= GOAL =
Everything from the first line to the line containing "const clipBackInset = 90;" is to be repeated exactly; nothing past it.

= DATA SHOWN =
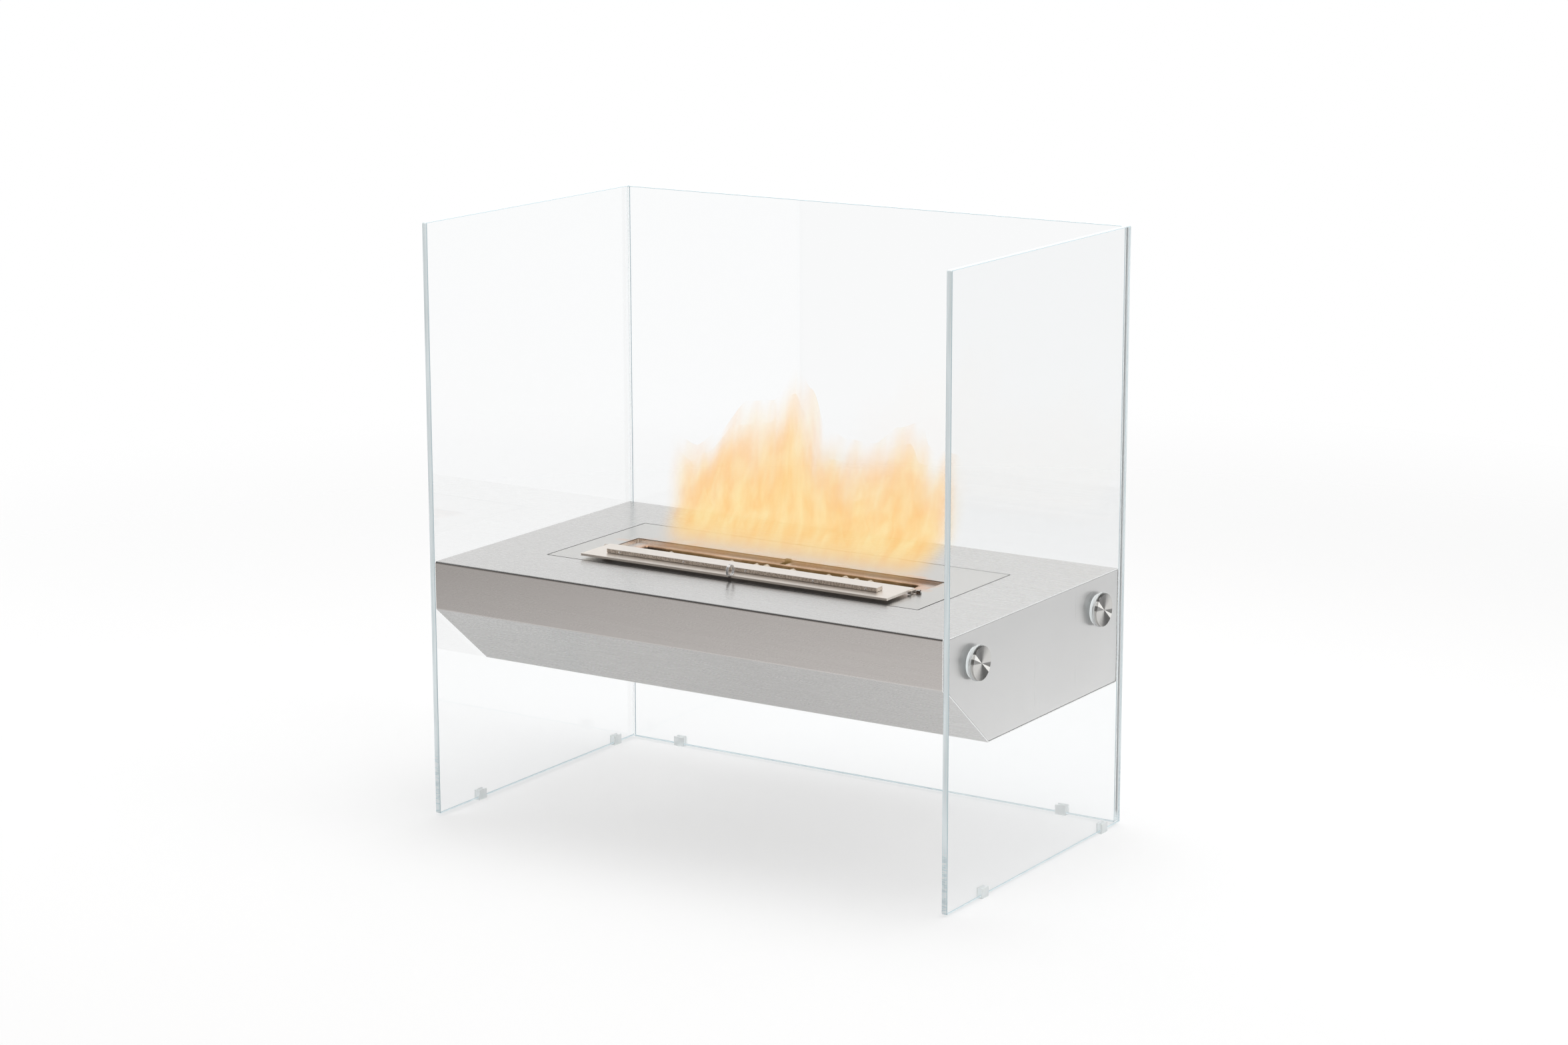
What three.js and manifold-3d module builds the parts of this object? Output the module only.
// Bioethanol fireplace: a folded stainless body hung between three clear glass panes.
// Millimetres, +Z up, front towards -Y. The origin is on the floor, under the centre of
// the object's outer box. Pieces are drawn with y = 0 at the front edges of the glass,
// and the whole group is moved back by half of the overall depth.

import * as THREE from 'three';
import { mergeVertices } from 'three/addons/utils/BufferGeometryUtils.js';
import Module from 'manifold-3d';

const wasm = await Module();
wasm.setup();

// ---- Driving dimensions -------------------------------------------------------------

// Clearance that pieces keep to what they rest on, pass through or are welded to.
const seatGap = 0.3;

// Glass panes: two sides and a back between them.
const outerWidth = 800;
const glassDepth = 461;
const glassHeight = 804.6;
const glassThickness = 8;
const glassArris = 0.8;
const glassCornerRadius = 2;
const bondThickness = 0.7;

// Foot clips: clear channels under the panes.
const clipLength = 16;
const clipHeight = 14;
const clipWall = 2.6;
const clipFloor = 2;
const clipCornerRadius = 1.2;
const clipFrontY = 92;
const clipRearInset = 49;
const clipBackInset = 90;

// Body: one folded sheet, open at the ends, with an end plate let into each end.
const sheetThickness = 1.5;
const bendRadius = 3;
const bodyGlassGap = 1.3;
const bodyTopHeight = 351;
const bodyFrontHeight = 65.5;
const bodyHeight = 155.8;
const chamferRun = 108;
const endPlateInset = 0.6;
const endPlateFlange = 12;

// Snuffer lid, shown open: it lies flipped towards the front. Its axis is as far above
// the body's top as half of the open plate's height, so that it closes level with it.
const lidLength = 478;
const lidDepth = 68.5;
const lidThickness = 3;
const lidCornerRadius = 0.8;
const hingeY = 188.5;
const hingeRise = 1.8;
const barLength = 422;
const barDepth = 15;
const barHeight = 5.5;
const barFrontOffset = 21;
const barEdgeRadius = 0.6;
const eyeletRadius = 6.25;
const eyeletWireRadius = 2;
const eyeletLift = 6;
const eyeletSetback = 1.5;
const eyeletClearance = 0.7;
const knuckleWidth = 5.5;
const knuckleReach = 2.5;
const knuckleRadius = 2.4;
const knuckleArm = 12.5;
const knuckleArmDrop = 2.6;
const hingePinRadius = 1.1;
const hingePinClearance = 0.25;
const hingePinHeadRadius = 1.5;
const hingePinHeadLength = 1.6;
const earWidth = 4;
const earRadius = 3.2;
const earClearance = 0.6;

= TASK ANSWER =
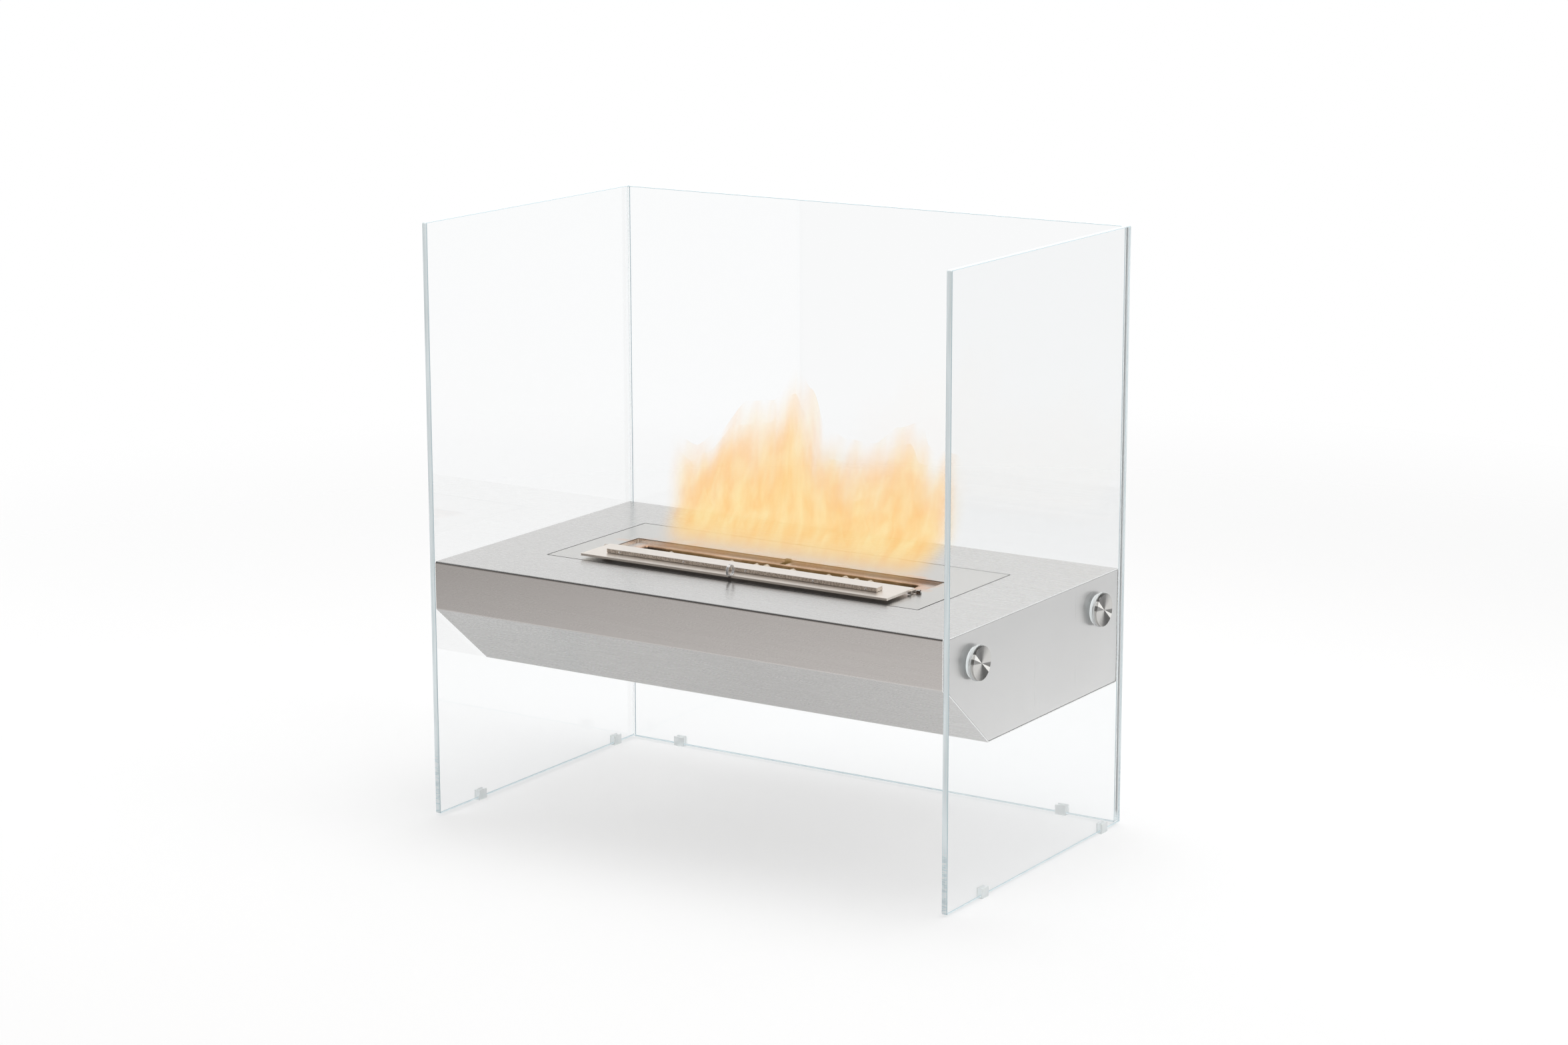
What three.js and manifold-3d module builds the parts of this object? Output the module only.
// Bioethanol fireplace: a folded stainless body hung between three clear glass panes.
// Millimetres, +Z up, front towards -Y. The origin is on the floor, under the centre of
// the object's outer box. Pieces are drawn with y = 0 at the front edges of the glass,
// and the whole group is moved back by half of the overall depth.

import * as THREE from 'three';
import { mergeVertices } from 'three/addons/utils/BufferGeometryUtils.js';
import Module from 'manifold-3d';

const wasm = await Module();
wasm.setup();

// ---- Driving dimensions -------------------------------------------------------------

// Clearance that pieces keep to what they rest on, pass through or are welded to.
const seatGap = 0.3;

// Glass panes: two sides and a back between them.
const outerWidth = 800;
const glassDepth = 461;
const glassHeight = 804.6;
const glassThickness = 8;
const glassArris = 0.8;
const glassCornerRadius = 2;
const bondThickness = 0.7;

// Foot clips: clear channels under the panes.
const clipLength = 16;
const clipHeight = 14;
const clipWall = 2.6;
const clipFloor = 2;
const clipCornerRadius = 1.2;
const clipFrontY = 92;
const clipRearInset = 49;
const clipBackInset = 90;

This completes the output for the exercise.